REPUBLIKA.CO.ID, BANGKOK -- Ratusan pengunjuk rasa berkumpul di Bangkok, Thailand, menuntut pihak berwenang membebaskan sejumlah tokoh unjuk rasa. Para demonstran mengabaikan larangan berkumpul yang diterapkan pemerintah.
Pihak berwenang Thailand menangkap tokoh-tokoh unjuk rasa yang menuntut reformasi kerajaan dan Perdana Menteri Prayuth Chan-ocha mundur. Pengadilan menolak permintaan penangguhan penahanan dengan jaminan sejumlah pemimpin unjuk rasa.
"Bebaskan teman-teman kami," teriak para pengunjuk rasa, Ahad (7/3).
Para demonstran berkumpul di depan gedung pengadilan yang dipagari dengan kawat besi. Terlihat truk water canon di dekat gerbang gedung pengadilan.
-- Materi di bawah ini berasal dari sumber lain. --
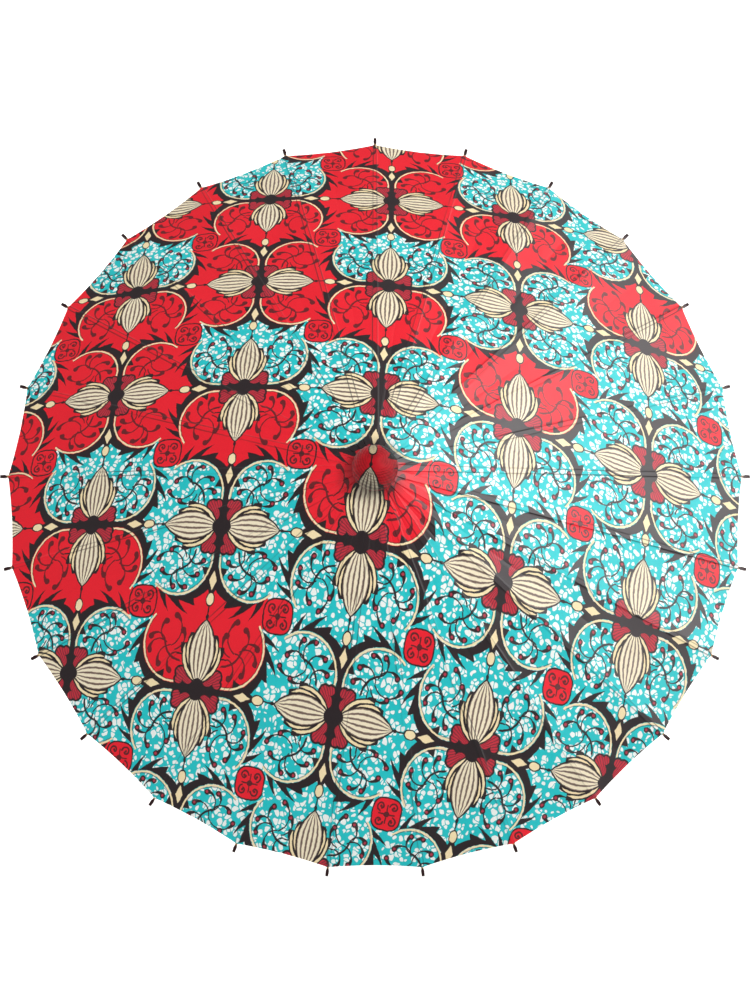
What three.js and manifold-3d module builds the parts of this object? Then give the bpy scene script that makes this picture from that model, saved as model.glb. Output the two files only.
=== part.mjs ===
// Oil paper parasol, open: twenty-five bamboo ribs hinged in a slotted hub,
// twenty-five stretchers hinged in a slotted runner that slides on the pole,
// a paper canopy glued on the ribs, a rounded fabric-covered cap, a spring
// catch that holds the runner up, and a turned handle.
// Millimetres, +Z up the pole, origin at the centre of the handle's flat end.
import * as THREE from "three";
import { mergeVertices } from "three/addons/utils/BufferGeometryUtils.js";
import Module from "manifold-3d";

// ---- driving dimensions -------------------------------------------------
const RIBS = 25;                        // ribs, equally spaced
const SECTOR = (2 * Math.PI) / RIBS;
const FIRST_RIB = Math.PI / 2;          // rib_01 points along +Y
const OPEN = (25 * Math.PI) / 180;      // slope of the hinge line when open

const HINGE_R = 18.5;                   // pivot circle radius, hub and runner alike
const HUB_Z = 528;                      // height of the hub's pivot circle
const ARM = 188;                        // hub pivot to rib joint, and stretcher length
const RUNNER_Z = HUB_Z - 2 * ARM * Math.sin(OPEN);

const RIB_LENGTH = 438;                 // hub pivot to the end of the knob
const RIB_TOP = 5.0;                    // top face above the hinge line
const RIB_WIDE = 4.4;                   // widest, at the stretcher joint
const RIB_NARROW = 3.0;                 // at the outer end
const TONGUE = 1.6;                     // thickness of the ends that sit in slots
const SLOT = 2.3;                       // width of the hub and runner slots
const FORK = 2.1;                       // width of the rib's slot for its stretcher
const STRETCHER_END = 1.3;              // thickness of the stretcher's outer end
const EYE = 1.05;                       // hole for the wire ring
const WIRE = 0.5;                       // wire radius
const PIN = 0.6;                        // joint pin radius, one with the stretcher
const PIN_HOLE = 1.15;                  // hole for it in the rib's cheeks

const POLE_R = 6.0;
const BORE_R = 6.8;                     // sliding bore of the runner
const GLUE_R = 6.4;                     // bores glued on the pole
const HUB_R = 22.0;
const HUB_NECK_R = 13.0;

const CANOPY_END = 427;                 // along the rib, where the paper stops
const CANOPY_THICK = 0.8;
const CANOPY_GAP = 0.45;                // glue line between rib and paper
const CANOPY_HOLE = 22.8;

const CAP_R = 24.3;
const CAP_BASE = HUB_Z + 6.4;
const CAP_TOP = HUB_Z + 31;

const HANDLE_TOP = 106;

const wasm = await Module();
wasm.setup();

// ---- helpers --------------------------------------------------------------
// A closed three.js geometry as a solid, turned to face outwards.
function solid(geometry) {
  const g = geometry.index ? geometry.toNonIndexed() : geometry.clone();
  g.deleteAttribute("normal");
  g.deleteAttribute("uv");
  const merged = mergeVertices(g, 1e-4);
  const triVerts = new Uint32Array(merged.index.array);
  const p = merged.attributes.position.array;
  let volume = 0;
  for (let i = 0; i < triVerts.length; i += 3) {
    const [a, b, c] = [triVerts[i] * 3, triVerts[i + 1] * 3, triVerts[i + 2] * 3];
    volume +=
      p[a] * (p[b + 1] * p[c + 2] - p[b + 2] * p[c + 1]) +
      p[a + 1] * (p[b + 2] * p[c] - p[b] * p[c + 2]) +
      p[a + 2] * (p[b] * p[c + 1] - p[b + 1] * p[c]);
  }
  if (volume < 0)
    for (let i = 0; i < triVerts.length; i += 3)
      [triVerts[i + 1], triVerts[i + 2]] = [triVerts[i + 2], triVerts[i + 1]];
  return new wasm.Manifold(new wasm.Mesh({ numProp: 3, vertProperties: p, triVerts }));
}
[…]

Pengunjuk rasa juga menuntut agar undang-undang lese majeste yang melindungi kerajaan dari kritikan dihapuskan. Dalam undang-undang pidana Thailand undang-undang itu masuk ke pasal 112.
Sejumlah pengunjuk rasa juga membakar foto raja. Kelompok yang berbeda juga menggelar unjuk rasa di lokasi lain di Bangkok. Sabtu (6/3) kemarin polisi sudah memperingatkan petugas mungkin akan menggunakan kekerasan dan melakukan penangkapan bila pengunjuk rasa tidak mengabaikan larangan berkumpul.
"Unjuk rasa ilegal, siapa pun yang bergabung atau mengundang orang lain untuk bergabung maka melanggar hukum," kata deputi komisioner Biro Kepolisian Metropolitan Bangkok Piya Tavichai dalam konferensi pers.
Pekan lalu untuk pertama kalinya polisi Thailand menggunakan peluru karet, gas air mata dan water canon untuk membubarkan pengunjuk rasa. Sepuluh pengunjuk rasa dan 25 polisi terluka dalam bentrokan pekan lalu. Dalam sebuah podcast Prayuth meminta warga Thailand mematuhi hukum dan menghindari konflik.
"Kami harus menyayangi satu sama lain dan bersatu, tidak pecah-belah dan menghormati hukum," kata Prayuth yang mulai berkuasa melalui kudeta militer 2014 lalu.